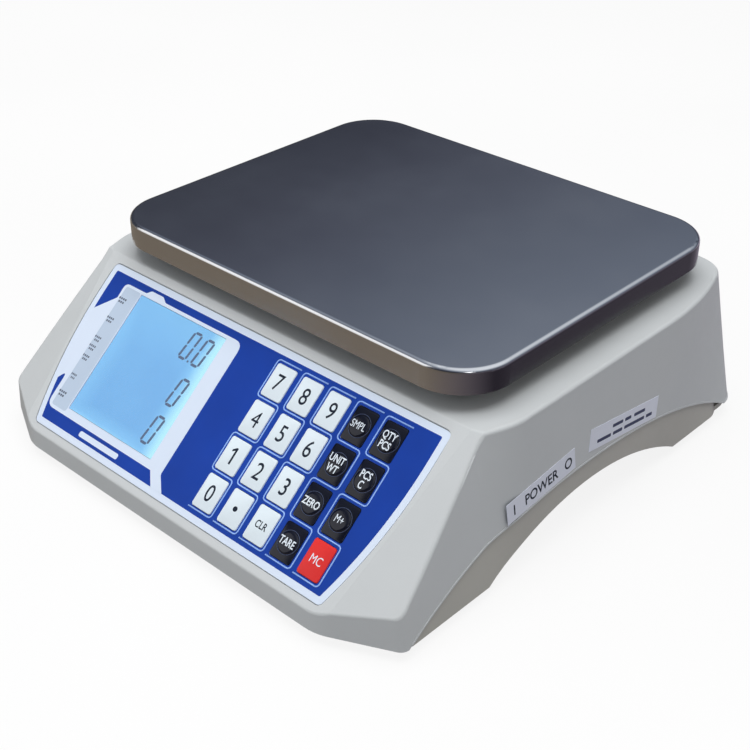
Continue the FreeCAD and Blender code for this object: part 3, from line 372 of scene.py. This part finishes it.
# ------------------------------------------------------------------ keypad layout
KEY_WIDTH = 14.6
KEY_HEIGHT = 19.6
KEY_PITCH = 19.95
ROW_PITCH = 22.96
FIRST_COLUMN = 23.45
FIRST_ROW = 14.5
KEY_PROUD = 0.35
LEGENDS = [
    [("7", "key_7"), ("8", "key_8"), ("9", "key_9"), ("SMPL", "key_sample"),
     ("QTY\nPCS", "key_quantity")],
    [("4", "key_4"), ("5", "key_5"), ("6", "key_6"), ("UNIT\nWT", "key_unit_weight"),
     ("PCS\nC", "key_piece_count")],
    [("1", "key_1"), ("2", "key_2"), ("3", "key_3"), ("ZERO", "key_zero"),
     ("M+", "key_memory_add")],
    [("0", "key_0"), (".", "key_point"), ("CLR", "key_clear"), ("TARE", "key_tare"),
     ("MC", "key_memory_clear")],
]


def key_centre(row, column):
    return FIRST_COLUMN + column * KEY_PITCH, FIRST_ROW + row * ROW_PITCH


def key_rectangle(row, column, grow):
    across, down = key_centre(row, column)
    return rectangle(across - KEY_WIDTH / 2 - grow, across + KEY_WIDTH / 2 + grow,
                     down - KEY_HEIGHT / 2 - grow, down + KEY_HEIGHT / 2 + grow)


# ------------------------------------------------------------------ printed overlay
BLUE_HALF = 128.9
BLUE_LENGTH = 97.5
BEND_START = 12
BEND_RADIUS = 281
WINDOW_LEFT = -100.5
WINDOW_RIGHT = -25.2
WINDOW_TOP = 6.4
WINDOW_BOTTOM = 85.2
# heights off the panel plane: the sheet, then each layer of print on the one below
SHEET_BOTTOM = -1.0
SHEET_TOP = -0.25
BLUE_TOP = -0.18
PALE_TOP = -0.12
STRIP_TOP = -0.1
MARK_TOP = -0.08


def window_outline(inset=0.0, corner=0.6):
    """The edge of the opening over the display, or of a pane that fits inside it."""
    return rounded(rectangle(WINDOW_LEFT + inset, WINDOW_RIGHT - inset, WINDOW_TOP + inset,
                             WINDOW_BOTTOM - inset), corner)


def print_layer(name, outlines, low, high, material):
    """A layer of print: a flat plate in panel coordinates."""
    layer = plate(name, outlines, low, high, material)
    return layer


def half_width(down):
    """Half the width of the blue print: straight at first, then bending gently inwards."""
    past = max(0, down - BEND_START)
    return BLUE_HALF - (BEND_RADIUS - math.sqrt(BEND_RADIUS ** 2 - past ** 2))


def panel_outline(grow, corner_radius):
    """The outline of the blue print, grown on every side, with rounded corners."""
    levels = [BEND_START + (BLUE_LENGTH + grow - BEND_START) * k / 12 for k in range(13)]
    right = [(half_width(-grow) + grow, -grow, corner_radius)]
    right += [(half_width(down) + grow, down, 0) for down in levels[:-1]]
    right.append((half_width(levels[-1]) + grow, levels[-1], corner_radius))
    left = [(-x, down, bend) for x, down, bend in reversed(right)]
    return rounded(right + left, 0)


def make_overlay():
    """The overlay sheet: a white film, and the blue print laid on it."""
    white_edge = 3.9
    key_gap = 0.25
    holes = [window_outline()]
    for row, entries in enumerate(LEGENDS):
        for column in range(len(entries)):
            holes.append(rounded(key_rectangle(row, column, key_gap), 1.8))
    sheet = print_layer("overlay_sheet", [panel_outline(white_edge, 3.4)] + holes, SHEET_BOTTOM,
                        SHEET_TOP, WHITE_FILM)
    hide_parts("front_overlay")
    print_layer("overlay_blue_print", [panel_outline(0, 1.0)] + holes, SHEET_TOP, BLUE_TOP,
                BLUE_FILM)


make_overlay()


def make_display_surround():
    """The pale area around the display, with a lobe on its left and a lip at its top."""
    right, top, bottom, tail = -13.1, 4.4, 90, 97.6
    top_lip = [(-97.5, top, 2), (-94.5, 1.8, 2), (-84, 1.8, 2), (-80, top, 3)]
    right_tail = [(right, 89, 3), (-5.3, tail, 0.3), (-14.6, tail, 0.3), (-21.2, bottom, 0.8)]
    # the lobe reaches the white edge and follows its bend
    left_lobe = [(-118, 67.0, 1.5)]
    left_lobe += [(-half_width(down) - 0.3, down, 0) for down in (73.5, 60, 48, 36, 27)]
    left_lobe.append((-116.3, 14.6, 2))
    rim = [(-116.8, top, 4)] + top_lip + [(right, top, 6)] + right_tail
    rim += [(-117.6, bottom, 6)] + left_lobe
    print_layer("display_surround", [rounded(rim, 1), window_outline()], BLUE_TOP, PALE_TOP,
                WHITE_FILM)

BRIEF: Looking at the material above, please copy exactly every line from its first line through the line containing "MARK_TOP = -0.08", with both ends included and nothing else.

REPLY:
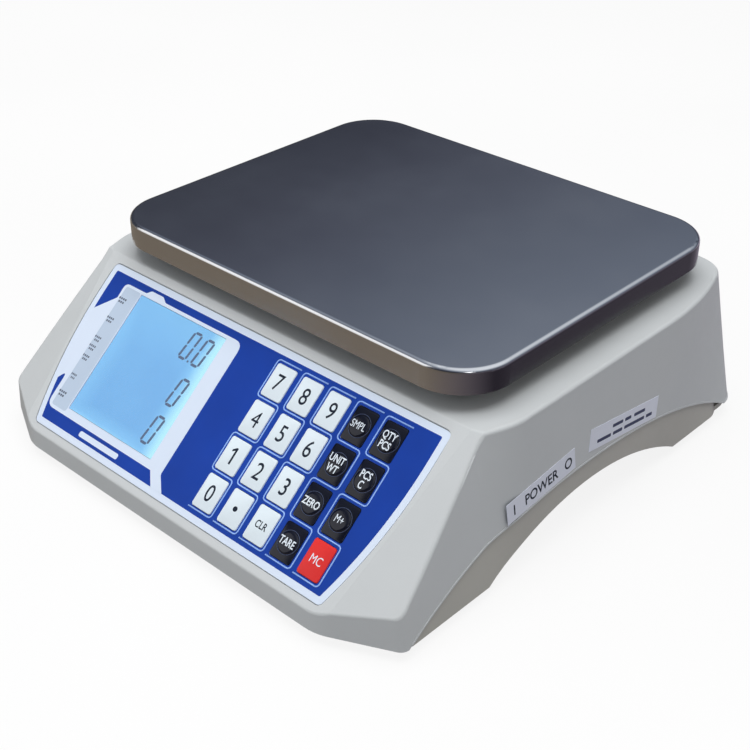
Continue the FreeCAD and Blender code for this object: part 3, from line 372 of scene.py. This part finishes it.
# ------------------------------------------------------------------ keypad layout
KEY_WIDTH = 14.6
KEY_HEIGHT = 19.6
KEY_PITCH = 19.95
ROW_PITCH = 22.96
FIRST_COLUMN = 23.45
FIRST_ROW = 14.5
KEY_PROUD = 0.35
LEGENDS = [
    [("7", "key_7"), ("8", "key_8"), ("9", "key_9"), ("SMPL", "key_sample"),
     ("QTY\nPCS", "key_quantity")],
    [("4", "key_4"), ("5", "key_5"), ("6", "key_6"), ("UNIT\nWT", "key_unit_weight"),
     ("PCS\nC", "key_piece_count")],
    [("1", "key_1"), ("2", "key_2"), ("3", "key_3"), ("ZERO", "key_zero"),
     ("M+", "key_memory_add")],
    [("0", "key_0"), (".", "key_point"), ("CLR", "key_clear"), ("TARE", "key_tare"),
     ("MC", "key_memory_clear")],
]


def key_centre(row, column):
    return FIRST_COLUMN + column * KEY_PITCH, FIRST_ROW + row * ROW_PITCH


def key_rectangle(row, column, grow):
    across, down = key_centre(row, column)
    return rectangle(across - KEY_WIDTH / 2 - grow, across + KEY_WIDTH / 2 + grow,
                     down - KEY_HEIGHT / 2 - grow, down + KEY_HEIGHT / 2 + grow)


# ------------------------------------------------------------------ printed overlay
BLUE_HALF = 128.9
BLUE_LENGTH = 97.5
BEND_START = 12
BEND_RADIUS = 281
WINDOW_LEFT = -100.5
WINDOW_RIGHT = -25.2
WINDOW_TOP = 6.4
WINDOW_BOTTOM = 85.2
# heights off the panel plane: the sheet, then each layer of print on the one below
SHEET_BOTTOM = -1.0
SHEET_TOP = -0.25
BLUE_TOP = -0.18
PALE_TOP = -0.12
STRIP_TOP = -0.1
MARK_TOP = -0.08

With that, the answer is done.